Duty to future generations demands that divorce be made difficult and considered a misfortune.
Marriage, brought into the world through the influence of children, should be dissolved only with due regard for the interests of children. —-
An unhappy marriage is earth’s worst affliction. Quite true. But it is not affliction wasted.
Examples are needed to warn the young against the matrimonial recklessness which underlies most unhappy marriages.
Unhappy wives and husbands are human light-houses–lonely, but useful.
If a gentle little Alderney calf should marry a sleek young zebra and afterward get kicked to death for her pains, we should all sympathize with her. But we should expect other mild-eyed Alderneys after that to beware of zebras.
As a matter of fact, this present divorce talk, which sets the good to fluttering, really interests a very unimportant class.

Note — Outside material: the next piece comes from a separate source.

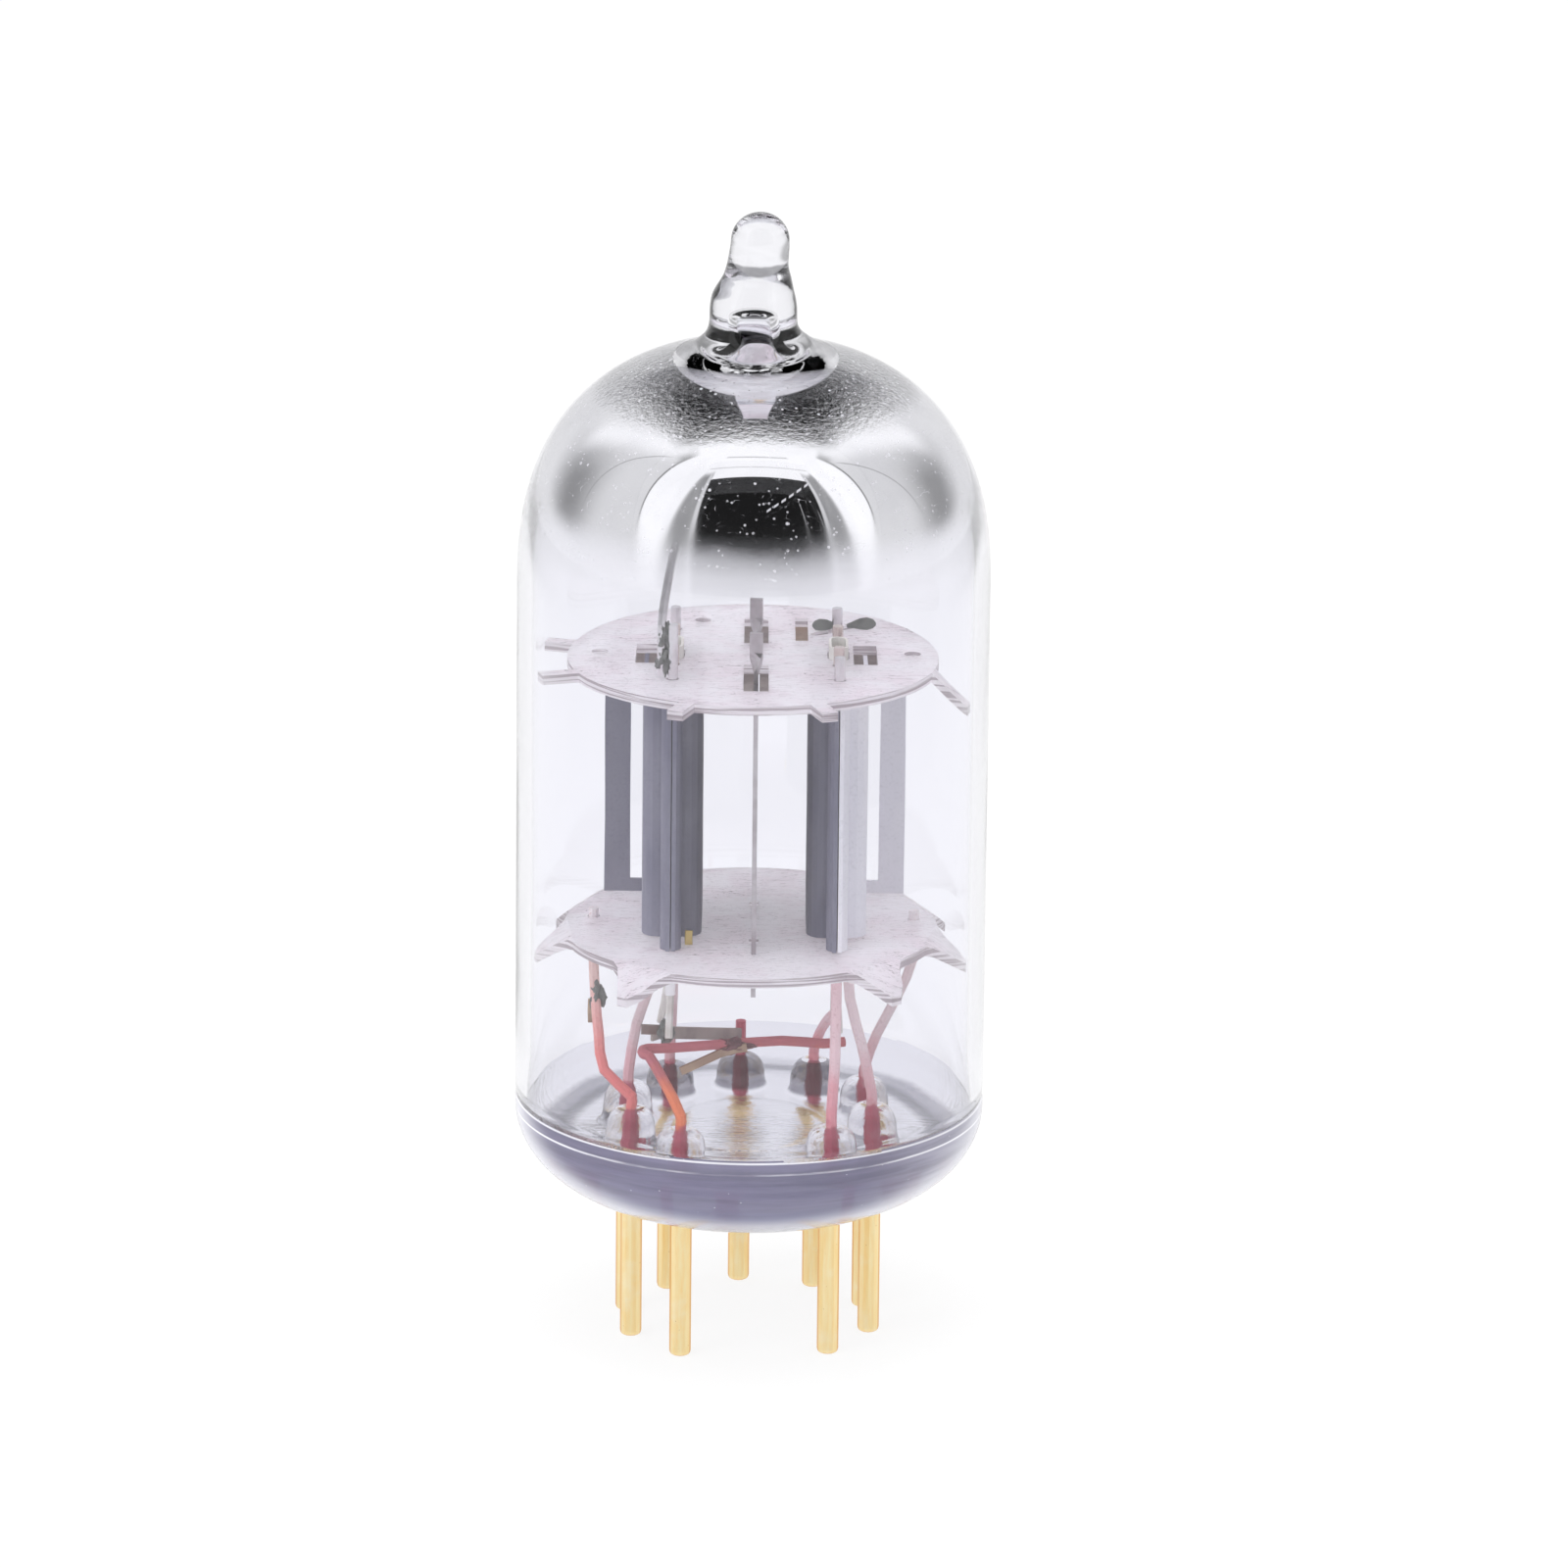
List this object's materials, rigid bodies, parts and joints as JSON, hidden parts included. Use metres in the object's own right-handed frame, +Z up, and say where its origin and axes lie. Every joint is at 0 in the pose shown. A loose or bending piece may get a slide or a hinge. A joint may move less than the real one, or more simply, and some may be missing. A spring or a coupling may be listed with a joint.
{
  "type": "vacuum tube",
  "caption": "Miniature glass double triode with a round dome, mirror film, pointed exhaust tip and stiff gold-plated base pins, standing on its pins.",
  "frame": {"origin": "on the tube's axis, at the level of the pin tips", "axes": "+Z up along the tube's axis towards the exhaust tip; -Y is the front, where the circle of pins has its gap; +X to the right"},
  "size_m": [0.0222, 0.0222, 0.0542],
  "materials": {
    "clear_glass": "clear blown glass with a mirror film inside the dome",
    "base_glass": "clear pressed glass that looks blue-grey",
    "gold_plate": "gold plated, satin",
    "copper_clad_lead": "copper clad wire with red seal sections",
    "copper": "bright copper",
    "nickel": "bright nickel",
    "carbonised_nickel": "dark grey carbonised sheet",
    "mica": "layered whitish mica",
    "oxide_coat": "white oxide coat on a nickel sleeve",
    "alumina_coat": "white alumina coat on tungsten wire"
  },
  "bodies": {
    "root": {"glass_envelope": "clear_glass", "glass_base": "base_glass", "base_pin_1": "gold_plate", "base_pin_2": "gold_plate", "base_pin_3": "gold_plate", "base_pin_4": "gold_plate", "base_pin_5": "gold_plate", "base_pin_6": "gold_plate", "base_pin_7": "gold_plate", "base_pin_8": "gold_plate", "base_pin_9": "gold_plate", "lead_wire_1": "copper_clad_lead", "lead_wire_2": "copper_clad_lead", "lead_wire_3": "copper_clad_lead", "lead_wire_4": "copper_clad_lead", "lead_wire_5": "copper_clad_lead", "lead_wire_6": "copper_clad_lead", "lead_wire_7": "copper_clad_lead", "lead_wire_8": "copper_clad_lead", "lead_wire_9": "copper_clad_lead", "upper_mica": "mica", "lower_mica": "mica", "left_anode_inner": "carbonised_nickel", "left_anode_outer": "carbonised_nickel", "right_anode_inner": "carbonised_nickel", "right_anode_outer": "carbonised_nickel", "left_anode_rod_front": "nickel", "left_anode_rod_rear": "nickel", "right_anode_rod_front": "nickel", "right_anode_rod_rear": "nickel", "left_grid_rod_front": "copper", "left_grid_rod_rear": "copper", "right_grid_rod_front": "copper", "right_grid_rod_rear": "copper", "left_grid_winding": "copper", "right_grid_winding": "copper", "left_cathode": "oxide_coat", "right_cathode": "oxide_coat", "left_heater": "alumina_coat", "right_heater": "alumina_coat", "left_cathode_link": "nickel", "right_cathode_link": "nickel", "left_heater_link": "nickel", "centre_shield": "nickel", "getter_ring": "nickel", "getter_support": "nickel"}
  },
  "joints": []
}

The man who spends his life spending what he didn’t earn, feeding his physical senses, who goes from rum to the races, from the races to the opera, and from the opera to roulette, wears out his nervous sensations.
He then thinks that he is unhappily married. He has possibly driven his wife to being seven kinds of a fool.
But that is not her fault.
A man who marries a woman undertakes to make her happy and keep her busy. If he keeps his contract, she will keep hers.
If he fails, he has no right to experiment on another unfortunate. The divorce class is a self-indulgent, malformed class, not worth notice. —-
Professor Cope, an earnest man and serious thinker, believed that marriages should be contracted on probation–say for five years, with the right on both sides to refuse a renewal.
Theoretically, this would be beautiful. It would make courtship permanent, abolish curl-papered wives in the morning, and tipsy, bragging husbands at night.
But it wouldn’t work. It would be all right for women. They are only too willing to be faithful and permanent.
But men cannot be trusted. The animal in them, so essential long ago, when the race was struggling for a foothold, has not been obliterated. They have got to be MADE responsible and HELD responsible. —-
As a matter of fact, there really is no marriage or divorce problem which sensible beings need consider.
At present men are not good enough to be trusted with liberal marriage or divorce laws. When they are good enough the laws will not be wanted. For the man fully developed and fully moral will know what he is doing when he goes into a marriage contract.
His stability of character will insure permanency. There will be no need of laws.
At one time the English laws regulated the conditions under which a man might beat his wife. “The stick,” said the law, “must not be thicker than the husband’s thumb.”
Some Englishmen have very thick thumbs, and the law was doubtless hard on some thin, worn-out women.
But that law is no longer needed.
Men have outgrown the need of regulations in wife-beating. In time they will outgrow the need of laws regarding infidelity and lack of self-respect.